For the first question, it is important to know that Coq does not support nested pattern matching primitively at the level of its kernel (it would be too complicated). On a definition where you match at depth 2 of a list (in the 2nd and 3rd branches) as in you question, Coq desugars the nested pattern match into a pair of pattern matches:

Fixpoint list_min (l : list nat) : option nat :=
  match l with
  | nil => None
  | cons h l0 =>
      match l0 with
      | nil => Some h
      | cons h' t' => list_min (cons (min h h') t')
      end
  end.Recursive definition of list_min is ill-formed.
In environment
list_min : list nat -> option nat
l : list nat
h : nat
l0 : list nat
h' : nat
t' : list nat
Recursive call to list_min has principal argument
equal to "(Nat.min h h' :: t')%list" instead of
one of the following variables: "l0"
"t'".
Recursive definition is:
"fun l : list nat =>
 match l with
 | nil => None
 | (h :: nil)%list => Some h
 | (h :: h' :: t')%list =>
     list_min (Nat.min h h' :: t')%list
 end".

So the l0 that appear in the error is a trace of that desugaring operation corresponding to the intermediary list.

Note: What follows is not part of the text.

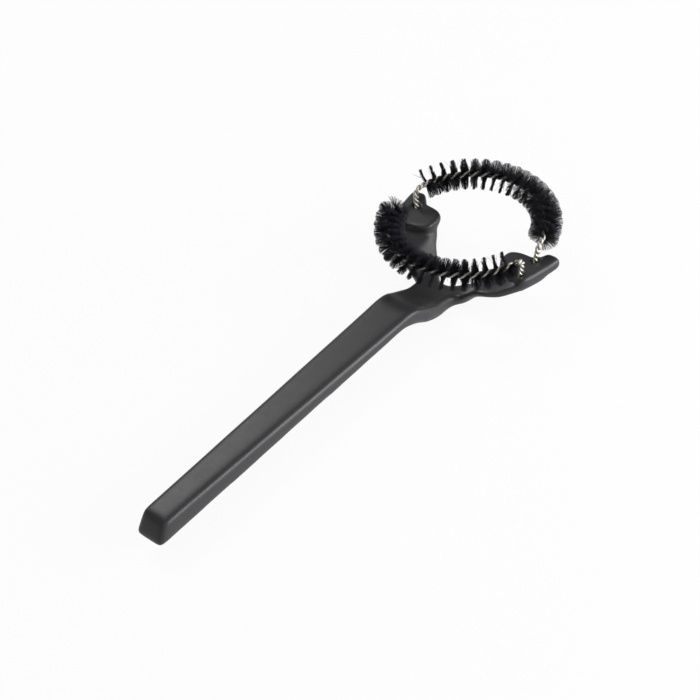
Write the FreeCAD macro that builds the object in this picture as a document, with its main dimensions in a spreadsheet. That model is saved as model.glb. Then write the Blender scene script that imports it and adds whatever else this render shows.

Now, for the second question, Coq only allows structurally decreasing fixpoints, which means that recursive calls have to happen on syntactical subterms of the main argument of your fixpoint (as precised by a {struct t} instruction or inferred by Coq -- in your case l is the main argument inferred by Coq). cons (min h h') t' is not a subterm of l so Coq cannot accept this recursive call.

The solutions you can consider are:

use well founded induction on the length of your list rather than structural induction on the list (this is a generic solution, but a bit involved and it might not compute exactly the way you could expect); or
modify your function (for instance using an accumulator for additional data) so that it is actually structurally decreasing.